▶ [WHAT TO WORK ON]: Repeat the line that contains "Turn this picture", the line that contains "FILM_WALL = 0.0005", and all lines between them, exactly and with no other lines.

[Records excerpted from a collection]
begin

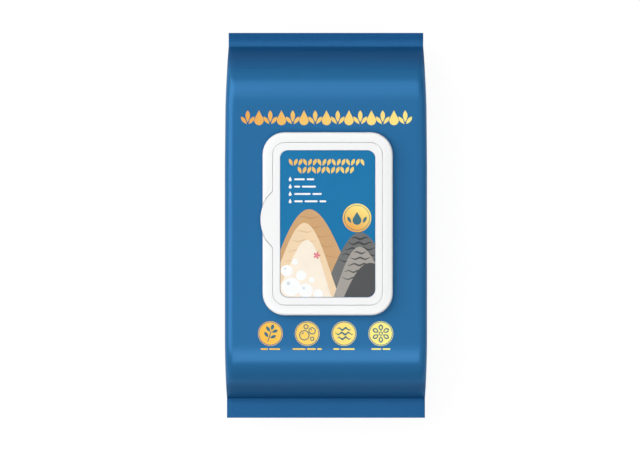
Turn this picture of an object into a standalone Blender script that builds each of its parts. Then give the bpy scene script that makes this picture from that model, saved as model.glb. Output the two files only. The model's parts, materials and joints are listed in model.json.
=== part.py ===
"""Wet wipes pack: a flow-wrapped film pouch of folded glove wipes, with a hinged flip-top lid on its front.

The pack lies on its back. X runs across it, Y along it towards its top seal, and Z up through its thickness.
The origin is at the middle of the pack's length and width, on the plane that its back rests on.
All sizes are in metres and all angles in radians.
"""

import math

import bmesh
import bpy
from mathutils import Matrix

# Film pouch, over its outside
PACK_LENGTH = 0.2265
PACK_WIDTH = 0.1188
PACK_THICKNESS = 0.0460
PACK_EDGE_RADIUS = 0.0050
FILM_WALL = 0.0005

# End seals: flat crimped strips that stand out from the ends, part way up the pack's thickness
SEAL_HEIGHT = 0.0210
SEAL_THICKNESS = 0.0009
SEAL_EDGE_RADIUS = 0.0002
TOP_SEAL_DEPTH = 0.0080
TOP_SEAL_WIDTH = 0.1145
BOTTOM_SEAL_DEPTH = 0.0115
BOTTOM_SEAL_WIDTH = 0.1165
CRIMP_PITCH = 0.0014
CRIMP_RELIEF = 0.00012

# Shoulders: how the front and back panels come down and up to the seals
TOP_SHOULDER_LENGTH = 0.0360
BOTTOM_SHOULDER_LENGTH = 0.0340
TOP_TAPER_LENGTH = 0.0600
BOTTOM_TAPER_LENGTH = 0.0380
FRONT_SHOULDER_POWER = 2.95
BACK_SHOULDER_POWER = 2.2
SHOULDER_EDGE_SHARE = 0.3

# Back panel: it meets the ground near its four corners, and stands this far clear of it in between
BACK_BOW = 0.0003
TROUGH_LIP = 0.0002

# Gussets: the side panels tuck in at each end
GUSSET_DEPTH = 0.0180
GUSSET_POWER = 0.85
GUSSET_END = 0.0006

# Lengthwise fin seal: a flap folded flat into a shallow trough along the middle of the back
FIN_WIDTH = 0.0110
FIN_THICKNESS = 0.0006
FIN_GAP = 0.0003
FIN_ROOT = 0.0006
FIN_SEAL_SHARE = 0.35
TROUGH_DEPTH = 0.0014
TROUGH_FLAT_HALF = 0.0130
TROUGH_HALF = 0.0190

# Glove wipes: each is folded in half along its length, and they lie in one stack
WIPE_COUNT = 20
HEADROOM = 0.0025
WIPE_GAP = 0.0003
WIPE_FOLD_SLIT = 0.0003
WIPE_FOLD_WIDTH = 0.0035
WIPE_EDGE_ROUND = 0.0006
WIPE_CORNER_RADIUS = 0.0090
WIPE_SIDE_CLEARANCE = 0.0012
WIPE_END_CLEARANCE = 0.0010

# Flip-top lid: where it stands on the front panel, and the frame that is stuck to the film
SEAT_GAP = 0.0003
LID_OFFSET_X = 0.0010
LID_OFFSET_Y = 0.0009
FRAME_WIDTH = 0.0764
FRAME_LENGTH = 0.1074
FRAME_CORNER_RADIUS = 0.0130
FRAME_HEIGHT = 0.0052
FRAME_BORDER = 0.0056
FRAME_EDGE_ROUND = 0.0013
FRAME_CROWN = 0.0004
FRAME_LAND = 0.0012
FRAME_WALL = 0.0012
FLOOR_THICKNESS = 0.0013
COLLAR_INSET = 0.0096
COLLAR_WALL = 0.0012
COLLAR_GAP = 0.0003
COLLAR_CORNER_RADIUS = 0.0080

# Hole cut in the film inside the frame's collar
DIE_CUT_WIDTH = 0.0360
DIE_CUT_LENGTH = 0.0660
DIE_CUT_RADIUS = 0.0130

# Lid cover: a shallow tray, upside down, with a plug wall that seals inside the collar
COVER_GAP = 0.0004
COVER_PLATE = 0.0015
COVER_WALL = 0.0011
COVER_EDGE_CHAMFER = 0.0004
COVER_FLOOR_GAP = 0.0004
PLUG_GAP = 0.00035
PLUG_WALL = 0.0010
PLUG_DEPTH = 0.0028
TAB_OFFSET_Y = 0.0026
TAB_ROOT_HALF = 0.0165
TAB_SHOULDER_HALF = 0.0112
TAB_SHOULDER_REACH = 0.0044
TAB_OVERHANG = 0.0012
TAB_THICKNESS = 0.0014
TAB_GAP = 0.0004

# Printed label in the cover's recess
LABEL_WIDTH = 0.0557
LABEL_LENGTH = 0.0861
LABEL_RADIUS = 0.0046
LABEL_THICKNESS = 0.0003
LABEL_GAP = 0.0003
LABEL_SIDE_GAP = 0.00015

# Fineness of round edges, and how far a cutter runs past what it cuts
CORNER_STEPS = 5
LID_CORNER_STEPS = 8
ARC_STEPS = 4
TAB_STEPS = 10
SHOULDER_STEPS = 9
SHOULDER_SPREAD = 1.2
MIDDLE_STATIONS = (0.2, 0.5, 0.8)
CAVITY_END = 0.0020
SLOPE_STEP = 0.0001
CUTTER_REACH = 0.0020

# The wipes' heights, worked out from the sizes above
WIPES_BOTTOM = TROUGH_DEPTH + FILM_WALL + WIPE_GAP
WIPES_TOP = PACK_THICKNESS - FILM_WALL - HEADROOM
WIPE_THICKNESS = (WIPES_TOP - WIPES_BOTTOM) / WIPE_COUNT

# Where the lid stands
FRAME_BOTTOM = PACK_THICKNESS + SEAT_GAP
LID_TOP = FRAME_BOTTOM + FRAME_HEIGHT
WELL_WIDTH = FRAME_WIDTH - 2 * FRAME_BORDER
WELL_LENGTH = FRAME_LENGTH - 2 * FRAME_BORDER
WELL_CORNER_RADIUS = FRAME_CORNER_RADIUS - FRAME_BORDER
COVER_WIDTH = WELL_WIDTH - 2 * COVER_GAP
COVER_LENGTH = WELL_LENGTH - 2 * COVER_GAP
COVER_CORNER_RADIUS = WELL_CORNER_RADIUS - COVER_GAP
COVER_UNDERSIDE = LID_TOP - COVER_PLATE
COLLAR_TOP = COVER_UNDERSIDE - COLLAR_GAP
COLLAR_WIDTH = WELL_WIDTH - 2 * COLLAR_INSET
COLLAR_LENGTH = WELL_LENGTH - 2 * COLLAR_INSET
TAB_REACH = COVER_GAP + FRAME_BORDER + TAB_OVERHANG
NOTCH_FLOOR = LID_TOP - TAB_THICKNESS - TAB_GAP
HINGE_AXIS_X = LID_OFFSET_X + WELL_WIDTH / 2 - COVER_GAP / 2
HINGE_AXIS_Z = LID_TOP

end
begin

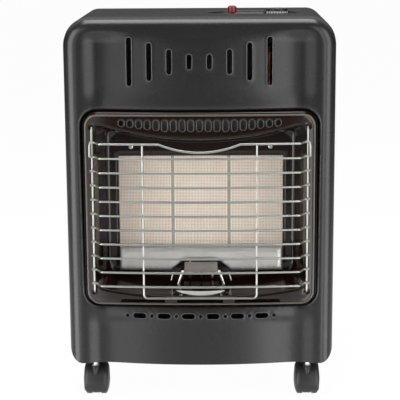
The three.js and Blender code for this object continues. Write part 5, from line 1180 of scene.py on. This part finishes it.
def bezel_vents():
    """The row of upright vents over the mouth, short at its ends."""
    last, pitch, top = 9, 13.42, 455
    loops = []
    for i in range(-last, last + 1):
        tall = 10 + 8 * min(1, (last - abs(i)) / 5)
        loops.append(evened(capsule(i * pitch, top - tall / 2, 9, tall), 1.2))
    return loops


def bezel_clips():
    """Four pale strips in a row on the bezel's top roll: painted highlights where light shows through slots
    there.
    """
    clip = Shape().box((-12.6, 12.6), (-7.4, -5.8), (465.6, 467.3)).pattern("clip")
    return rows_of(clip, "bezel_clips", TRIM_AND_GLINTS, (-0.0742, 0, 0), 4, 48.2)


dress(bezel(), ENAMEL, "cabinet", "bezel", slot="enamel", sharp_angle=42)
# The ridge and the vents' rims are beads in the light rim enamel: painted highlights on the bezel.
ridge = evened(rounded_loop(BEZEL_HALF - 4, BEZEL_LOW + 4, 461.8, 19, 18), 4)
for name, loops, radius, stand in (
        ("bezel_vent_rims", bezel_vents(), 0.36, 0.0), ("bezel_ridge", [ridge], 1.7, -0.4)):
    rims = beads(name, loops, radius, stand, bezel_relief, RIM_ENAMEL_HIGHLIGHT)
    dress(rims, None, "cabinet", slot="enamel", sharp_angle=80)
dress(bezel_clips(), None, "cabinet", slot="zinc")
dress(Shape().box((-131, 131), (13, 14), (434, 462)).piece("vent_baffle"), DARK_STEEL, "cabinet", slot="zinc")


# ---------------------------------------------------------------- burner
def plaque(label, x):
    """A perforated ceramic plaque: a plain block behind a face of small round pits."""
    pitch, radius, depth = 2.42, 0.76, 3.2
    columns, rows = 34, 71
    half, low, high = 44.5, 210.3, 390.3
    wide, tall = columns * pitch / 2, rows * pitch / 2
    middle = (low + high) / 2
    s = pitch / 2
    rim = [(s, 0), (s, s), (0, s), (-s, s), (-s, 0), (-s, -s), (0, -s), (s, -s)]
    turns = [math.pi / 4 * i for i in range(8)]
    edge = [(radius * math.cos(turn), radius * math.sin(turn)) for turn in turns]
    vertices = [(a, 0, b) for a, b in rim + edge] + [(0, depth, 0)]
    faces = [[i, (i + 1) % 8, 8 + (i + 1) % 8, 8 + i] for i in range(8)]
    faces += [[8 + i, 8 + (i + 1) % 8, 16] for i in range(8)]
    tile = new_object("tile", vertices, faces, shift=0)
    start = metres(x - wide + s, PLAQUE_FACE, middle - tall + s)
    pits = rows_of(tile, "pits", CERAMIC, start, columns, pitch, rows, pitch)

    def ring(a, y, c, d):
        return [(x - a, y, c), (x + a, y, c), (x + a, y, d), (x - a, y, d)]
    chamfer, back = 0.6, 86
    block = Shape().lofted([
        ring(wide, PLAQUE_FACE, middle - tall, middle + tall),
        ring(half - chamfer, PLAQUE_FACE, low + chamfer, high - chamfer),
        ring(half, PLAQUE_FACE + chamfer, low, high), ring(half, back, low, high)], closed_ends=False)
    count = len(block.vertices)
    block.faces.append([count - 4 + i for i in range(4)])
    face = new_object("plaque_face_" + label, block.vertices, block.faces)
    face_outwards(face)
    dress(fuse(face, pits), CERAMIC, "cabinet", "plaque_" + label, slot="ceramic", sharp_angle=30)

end
begin

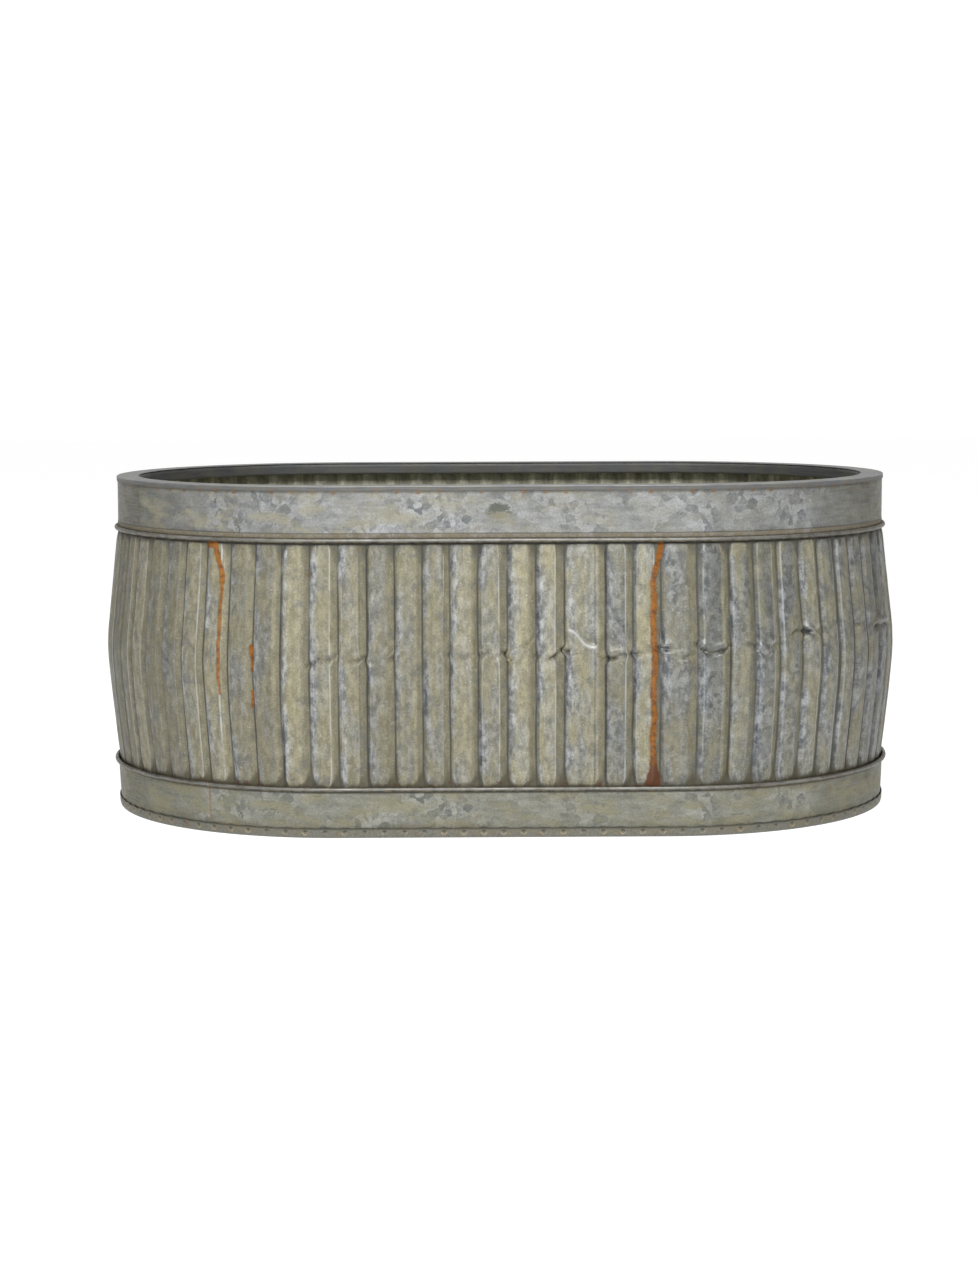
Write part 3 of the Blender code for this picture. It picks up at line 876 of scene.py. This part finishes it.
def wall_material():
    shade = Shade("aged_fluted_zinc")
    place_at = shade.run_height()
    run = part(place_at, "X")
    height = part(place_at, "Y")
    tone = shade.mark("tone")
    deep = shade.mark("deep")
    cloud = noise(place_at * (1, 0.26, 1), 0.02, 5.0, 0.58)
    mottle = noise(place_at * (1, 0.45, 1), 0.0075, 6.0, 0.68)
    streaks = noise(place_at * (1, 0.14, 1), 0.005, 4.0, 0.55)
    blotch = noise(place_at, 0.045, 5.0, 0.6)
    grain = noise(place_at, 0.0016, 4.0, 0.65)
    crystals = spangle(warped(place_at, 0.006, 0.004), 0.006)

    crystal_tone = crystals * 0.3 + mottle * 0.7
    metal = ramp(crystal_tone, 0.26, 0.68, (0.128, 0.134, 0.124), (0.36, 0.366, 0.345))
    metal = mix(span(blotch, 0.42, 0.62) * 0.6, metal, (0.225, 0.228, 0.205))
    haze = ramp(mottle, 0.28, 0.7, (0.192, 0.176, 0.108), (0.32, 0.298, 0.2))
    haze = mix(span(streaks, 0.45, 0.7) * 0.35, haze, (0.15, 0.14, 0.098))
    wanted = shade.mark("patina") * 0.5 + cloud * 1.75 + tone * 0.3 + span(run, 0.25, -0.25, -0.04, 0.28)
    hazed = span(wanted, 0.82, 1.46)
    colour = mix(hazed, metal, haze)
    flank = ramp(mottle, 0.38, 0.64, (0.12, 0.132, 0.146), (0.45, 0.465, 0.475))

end

▶ [OUTPUT OF THE EXERCISE]:
Turn this picture of an object into a standalone Blender script that builds each of its parts. Then give the bpy scene script that makes this picture from that model, saved as model.glb. Output the two files only. The model's parts, materials and joints are listed in model.json.
=== part.py ===
"""Wet wipes pack: a flow-wrapped film pouch of folded glove wipes, with a hinged flip-top lid on its front.

The pack lies on its back. X runs across it, Y along it towards its top seal, and Z up through its thickness.
The origin is at the middle of the pack's length and width, on the plane that its back rests on.
All sizes are in metres and all angles in radians.
"""

import math

import bmesh
import bpy
from mathutils import Matrix

# Film pouch, over its outside
PACK_LENGTH = 0.2265
PACK_WIDTH = 0.1188
PACK_THICKNESS = 0.0460
PACK_EDGE_RADIUS = 0.0050
FILM_WALL = 0.0005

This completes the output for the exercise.